Not only can he name the players, but for most he starts spouting tidbits of trivia. He talks about the role each of the men’s basketball players had on the 2008 championship team and starts talking about what the women from the 2016 national champion soccer team are doing with their lives now. He estimates that he could tell you something about 80 to 90 percent of the players he has covered during his 19 seasons with the Bears. “There is nothing like being with a team that is chasing a championship,” he said in a piece that Mary Ann wrote for the College Sports Information Directors of America when Chris won an award in March 2018.
The student-athletes call Chris Mitchell “C-Mitch.” His relationships with them are a major part of what keeps him coming back, year after year. Athletes hang out near Mitchell’s office and he spends long days and nights with his student assistants in the press box. Each spring, Chris and Mary Ann host the year’s cohort of student assistants for a barbecue. They call their house Mitchell Park, an homage to sports stadia across the country, and his former assistants recall a big backyard, a pool, and that Mitchell was a big fan of the grill. He likes to keep in touch with his former assistants, telling me how he attended Wallis’ wedding and the two men text regularly.
Though he did win 65 matches over his four years playing for McKendree, Chris Mitchell does not believe that his time as a college tennis star is the main reason that he was inducted into the Bearcats’ Sports Hall of Fame in September. “What [the induction] meant to me is that some people actually thought that I had made a difference and that people have recognized what I’ve done in my professional career,” he told me.

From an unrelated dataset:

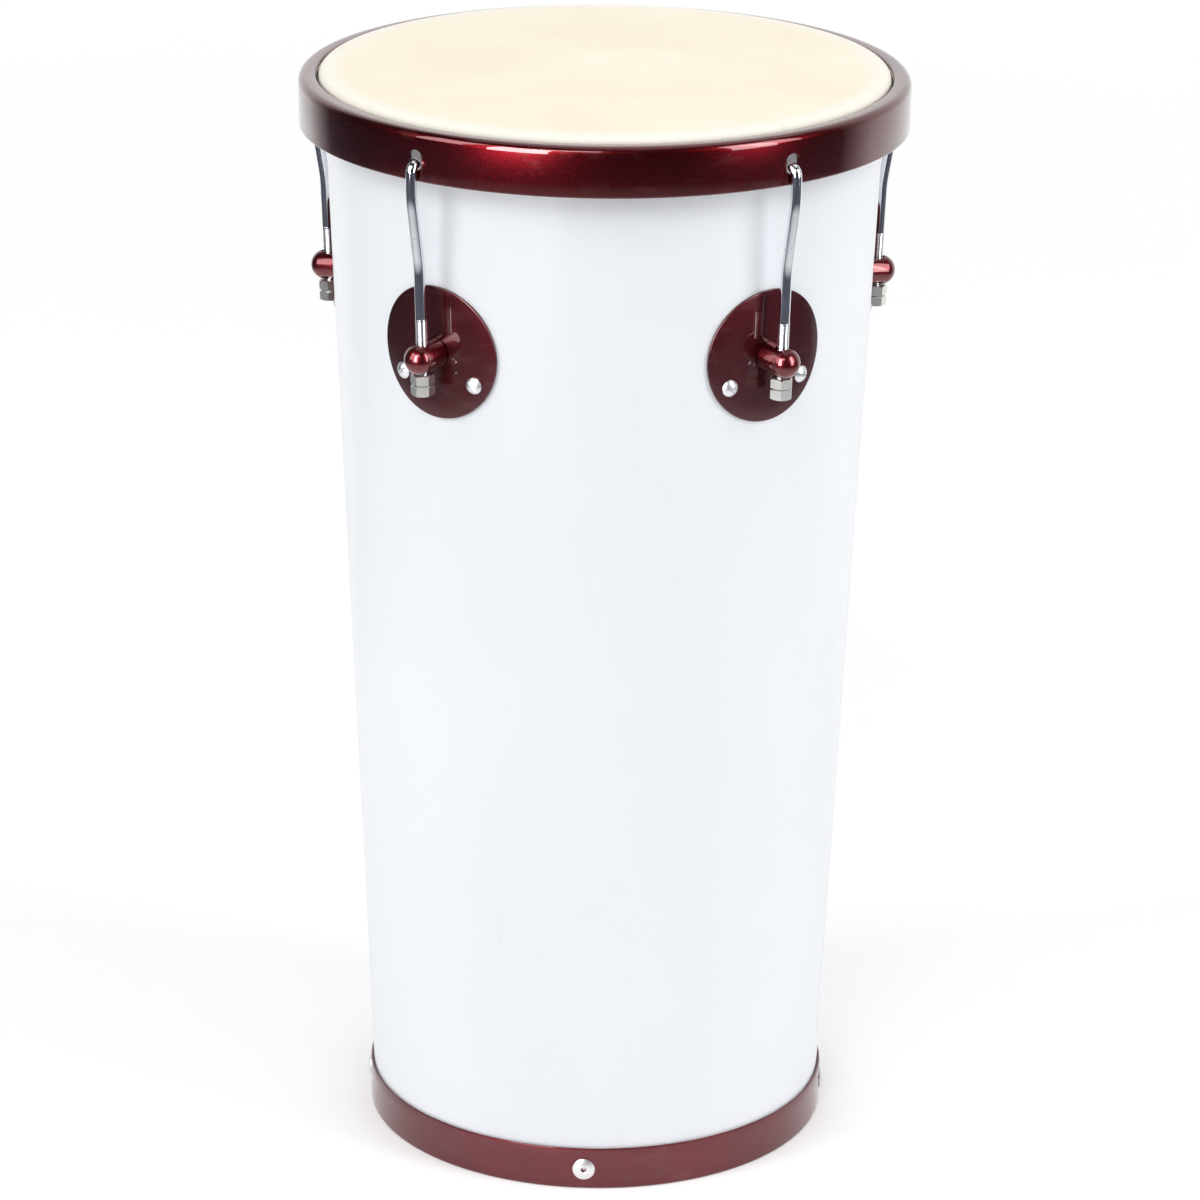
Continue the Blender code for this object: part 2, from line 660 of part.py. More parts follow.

“I am not in this profession to get rich,” Mitchell said in his McKendree induction speech. “I am in this profession to give back and hopefully make a difference in someone’s life.”
He pointed to a memory from 2017, when the goalkeeper for women’s soccer 2016 national championship team, Lizzy Crist, was named the NCAA Woman of the Year. As Mitchell and Crist walked to the media room at a Marriott hotel in Indianapolis, she turned to him and gave him a big hug. “Thank you for all that you’ve done for me,” Crist said to him.